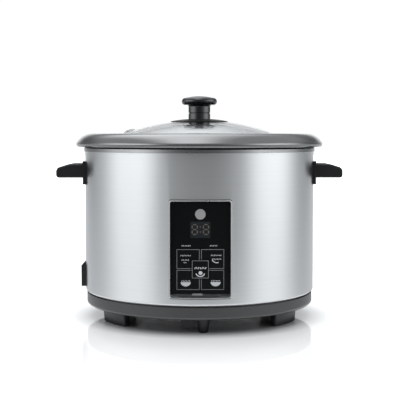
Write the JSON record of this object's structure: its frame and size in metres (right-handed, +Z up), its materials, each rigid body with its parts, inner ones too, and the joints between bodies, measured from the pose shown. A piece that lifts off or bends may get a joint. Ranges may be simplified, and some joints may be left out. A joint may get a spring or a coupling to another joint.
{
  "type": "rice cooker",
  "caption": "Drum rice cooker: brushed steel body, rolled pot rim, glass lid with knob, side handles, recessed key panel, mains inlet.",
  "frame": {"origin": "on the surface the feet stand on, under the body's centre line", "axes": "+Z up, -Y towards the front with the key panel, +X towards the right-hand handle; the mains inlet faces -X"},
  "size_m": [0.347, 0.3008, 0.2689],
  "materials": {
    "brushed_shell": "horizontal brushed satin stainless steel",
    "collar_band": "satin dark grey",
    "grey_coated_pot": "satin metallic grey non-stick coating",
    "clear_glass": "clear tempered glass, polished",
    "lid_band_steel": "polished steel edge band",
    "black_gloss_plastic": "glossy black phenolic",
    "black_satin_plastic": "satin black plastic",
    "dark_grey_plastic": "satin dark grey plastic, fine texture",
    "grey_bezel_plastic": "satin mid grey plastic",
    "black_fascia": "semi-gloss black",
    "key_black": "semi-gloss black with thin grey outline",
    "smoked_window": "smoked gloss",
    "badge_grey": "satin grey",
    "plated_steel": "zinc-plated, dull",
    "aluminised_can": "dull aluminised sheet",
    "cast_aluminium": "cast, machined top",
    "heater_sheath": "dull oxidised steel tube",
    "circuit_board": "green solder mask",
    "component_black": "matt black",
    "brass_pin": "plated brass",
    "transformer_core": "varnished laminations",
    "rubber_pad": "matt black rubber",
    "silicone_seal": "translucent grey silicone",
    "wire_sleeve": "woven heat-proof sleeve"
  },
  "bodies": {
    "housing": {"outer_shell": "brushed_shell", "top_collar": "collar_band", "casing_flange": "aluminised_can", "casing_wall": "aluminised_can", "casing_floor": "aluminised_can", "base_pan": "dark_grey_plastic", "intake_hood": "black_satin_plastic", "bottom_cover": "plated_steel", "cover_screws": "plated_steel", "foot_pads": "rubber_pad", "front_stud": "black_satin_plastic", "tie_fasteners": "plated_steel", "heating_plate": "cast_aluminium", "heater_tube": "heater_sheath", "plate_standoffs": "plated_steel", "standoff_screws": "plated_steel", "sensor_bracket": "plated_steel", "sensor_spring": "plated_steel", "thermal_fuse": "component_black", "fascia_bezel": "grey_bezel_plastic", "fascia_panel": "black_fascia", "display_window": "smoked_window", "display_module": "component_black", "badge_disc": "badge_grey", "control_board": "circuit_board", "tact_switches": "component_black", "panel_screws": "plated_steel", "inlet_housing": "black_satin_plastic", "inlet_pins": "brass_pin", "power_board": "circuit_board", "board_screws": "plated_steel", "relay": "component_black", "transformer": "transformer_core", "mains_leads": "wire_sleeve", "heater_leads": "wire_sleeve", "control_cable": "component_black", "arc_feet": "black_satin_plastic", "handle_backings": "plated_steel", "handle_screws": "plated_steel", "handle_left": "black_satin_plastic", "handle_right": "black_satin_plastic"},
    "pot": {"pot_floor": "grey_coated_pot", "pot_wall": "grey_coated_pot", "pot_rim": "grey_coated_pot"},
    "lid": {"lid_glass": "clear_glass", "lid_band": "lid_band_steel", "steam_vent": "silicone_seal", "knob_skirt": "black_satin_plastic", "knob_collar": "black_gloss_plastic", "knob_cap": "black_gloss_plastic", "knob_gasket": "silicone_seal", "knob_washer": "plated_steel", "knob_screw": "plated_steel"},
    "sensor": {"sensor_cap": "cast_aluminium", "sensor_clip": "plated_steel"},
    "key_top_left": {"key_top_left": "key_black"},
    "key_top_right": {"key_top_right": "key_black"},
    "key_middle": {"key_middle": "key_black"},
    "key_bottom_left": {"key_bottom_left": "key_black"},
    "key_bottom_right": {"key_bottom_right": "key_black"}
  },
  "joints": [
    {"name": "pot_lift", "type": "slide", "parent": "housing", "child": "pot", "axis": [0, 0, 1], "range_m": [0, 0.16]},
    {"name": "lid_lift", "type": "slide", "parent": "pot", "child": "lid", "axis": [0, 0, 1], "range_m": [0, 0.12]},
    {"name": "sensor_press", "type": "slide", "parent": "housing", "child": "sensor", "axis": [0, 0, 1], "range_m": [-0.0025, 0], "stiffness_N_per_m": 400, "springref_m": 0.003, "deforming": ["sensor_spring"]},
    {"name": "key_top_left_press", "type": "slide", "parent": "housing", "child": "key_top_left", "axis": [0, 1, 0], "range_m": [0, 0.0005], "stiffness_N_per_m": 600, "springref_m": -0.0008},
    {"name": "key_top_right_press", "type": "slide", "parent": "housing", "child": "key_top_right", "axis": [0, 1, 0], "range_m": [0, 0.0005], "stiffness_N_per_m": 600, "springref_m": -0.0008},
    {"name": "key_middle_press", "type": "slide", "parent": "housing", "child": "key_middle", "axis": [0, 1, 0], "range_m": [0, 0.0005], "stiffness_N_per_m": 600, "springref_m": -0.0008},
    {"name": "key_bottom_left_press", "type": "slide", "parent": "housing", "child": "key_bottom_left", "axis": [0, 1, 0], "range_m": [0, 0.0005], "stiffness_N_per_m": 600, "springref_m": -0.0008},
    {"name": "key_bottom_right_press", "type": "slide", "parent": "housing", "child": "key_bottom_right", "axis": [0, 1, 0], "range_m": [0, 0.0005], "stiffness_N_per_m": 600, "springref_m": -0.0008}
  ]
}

● ● ● ●

§ **Aim**:
Please reproduce the entire listing, exactly as shown.

§ **Worked solution**:
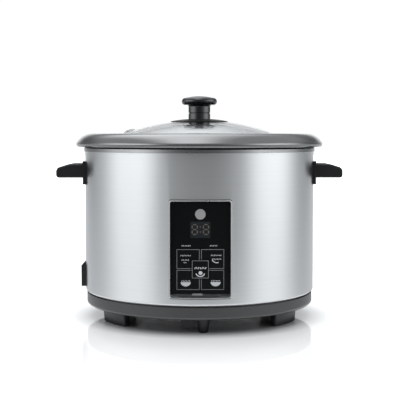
Write the JSON record of this object's structure: its frame and size in metres (right-handed, +Z up), its materials, each rigid body with its parts, inner ones too, and the joints between bodies, measured from the pose shown. A piece that lifts off or bends may get a joint. Ranges may be simplified, and some joints may be left out. A joint may get a spring or a coupling to another joint.
{
  "type": "rice cooker",
  "caption": "Drum rice cooker: brushed steel body, rolled pot rim, glass lid with knob, side handles, recessed key panel, mains inlet.",
  "frame": {"origin": "on the surface the feet stand on, under the body's centre line", "axes": "+Z up, -Y towards the front with the key panel, +X towards the right-hand handle; the mains inlet faces -X"},
  "size_m": [0.347, 0.3008, 0.2689],
  "materials": {
    "brushed_shell": "horizontal brushed satin stainless steel",
    "collar_band": "satin dark grey",
    "grey_coated_pot": "satin metallic grey non-stick coating",
    "clear_glass": "clear tempered glass, polished",
    "lid_band_steel": "polished steel edge band",
    "black_gloss_plastic": "glossy black phenolic",
    "black_satin_plastic": "satin black plastic",
    "dark_grey_plastic": "satin dark grey plastic, fine texture",
    "grey_bezel_plastic": "satin mid grey plastic",
    "black_fascia": "semi-gloss black",
    "key_black": "semi-gloss black with thin grey outline",
    "smoked_window": "smoked gloss",
    "badge_grey": "satin grey",
    "plated_steel": "zinc-plated, dull",
    "aluminised_can": "dull aluminised sheet",
    "cast_aluminium": "cast, machined top",
    "heater_sheath": "dull oxidised steel tube",
    "circuit_board": "green solder mask",
    "component_black": "matt black",
    "brass_pin": "plated brass",
    "transformer_core": "varnished laminations",
    "rubber_pad": "matt black rubber",
    "silicone_seal": "translucent grey silicone",
    "wire_sleeve": "woven heat-proof sleeve"
  },
  "bodies": {
    "housing": {"outer_shell": "brushed_shell", "top_collar": "collar_band", "casing_flange": "aluminised_can", "casing_wall": "aluminised_can", "casing_floor": "aluminised_can", "base_pan": "dark_grey_plastic", "intake_hood": "black_satin_plastic", "bottom_cover": "plated_steel", "cover_screws": "plated_steel", "foot_pads": "rubber_pad", "front_stud": "black_satin_plastic", "tie_fasteners": "plated_steel", "heating_plate": "cast_aluminium", "heater_tube": "heater_sheath", "plate_standoffs": "plated_steel", "standoff_screws": "plated_steel", "sensor_bracket": "plated_steel", "sensor_spring": "plated_steel", "thermal_fuse": "component_black", "fascia_bezel": "grey_bezel_plastic", "fascia_panel": "black_fascia", "display_window": "smoked_window", "display_module": "component_black", "badge_disc": "badge_grey", "control_board": "circuit_board", "tact_switches": "component_black", "panel_screws": "plated_steel", "inlet_housing": "black_satin_plastic", "inlet_pins": "brass_pin", "power_board": "circuit_board", "board_screws": "plated_steel", "relay": "component_black", "transformer": "transformer_core", "mains_leads": "wire_sleeve", "heater_leads": "wire_sleeve", "control_cable": "component_black", "arc_feet": "black_satin_plastic", "handle_backings": "plated_steel", "handle_screws": "plated_steel", "handle_left": "black_satin_plastic", "handle_right": "black_satin_plastic"},
    "pot": {"pot_floor": "grey_coated_pot", "pot_wall": "grey_coated_pot", "pot_rim": "grey_coated_pot"},
    "lid": {"lid_glass": "clear_glass", "lid_band": "lid_band_steel", "steam_vent": "silicone_seal", "knob_skirt": "black_satin_plastic", "knob_collar": "black_gloss_plastic", "knob_cap": "black_gloss_plastic", "knob_gasket": "silicone_seal", "knob_washer": "plated_steel", "knob_screw": "plated_steel"},
    "sensor": {"sensor_cap": "cast_aluminium", "sensor_clip": "plated_steel"},
    "key_top_left": {"key_top_left": "key_black"},
    "key_top_right": {"key_top_right": "key_black"},
    "key_middle": {"key_middle": "key_black"},
    "key_bottom_left": {"key_bottom_left": "key_black"},
    "key_bottom_right": {"key_bottom_right": "key_black"}
  },
  "joints": [
    {"name": "pot_lift", "type": "slide", "parent": "housing", "child": "pot", "axis": [0, 0, 1], "range_m": [0, 0.16]},
    {"name": "lid_lift", "type": "slide", "parent": "pot", "child": "lid", "axis": [0, 0, 1], "range_m": [0, 0.12]},
    {"name": "sensor_press", "type": "slide", "parent": "housing", "child": "sensor", "axis": [0, 0, 1], "range_m": [-0.0025, 0], "stiffness_N_per_m": 400, "springref_m": 0.003, "deforming": ["sensor_spring"]},
    {"name": "key_top_left_press", "type": "slide", "parent": "housing", "child": "key_top_left", "axis": [0, 1, 0], "range_m": [0, 0.0005], "stiffness_N_per_m": 600, "springref_m": -0.0008},
    {"name": "key_top_right_press", "type": "slide", "parent": "housing", "child": "key_top_right", "axis": [0, 1, 0], "range_m": [0, 0.0005], "stiffness_N_per_m": 600, "springref_m": -0.0008},
    {"name": "key_middle_press", "type": "slide", "parent": "housing", "child": "key_middle", "axis": [0, 1, 0], "range_m": [0, 0.0005], "stiffness_N_per_m": 600, "springref_m": -0.0008},
    {"name": "key_bottom_left_press", "type": "slide", "parent": "housing", "child": "key_bottom_left", "axis": [0, 1, 0], "range_m": [0, 0.0005], "stiffness_N_per_m": 600, "springref_m": -0.0008},
    {"name": "key_bottom_right_press", "type": "slide", "parent": "housing", "child": "key_bottom_right", "axis": [0, 1, 0], "range_m": [0, 0.0005], "stiffness_N_per_m": 600, "springref_m": -0.0008}
  ]
}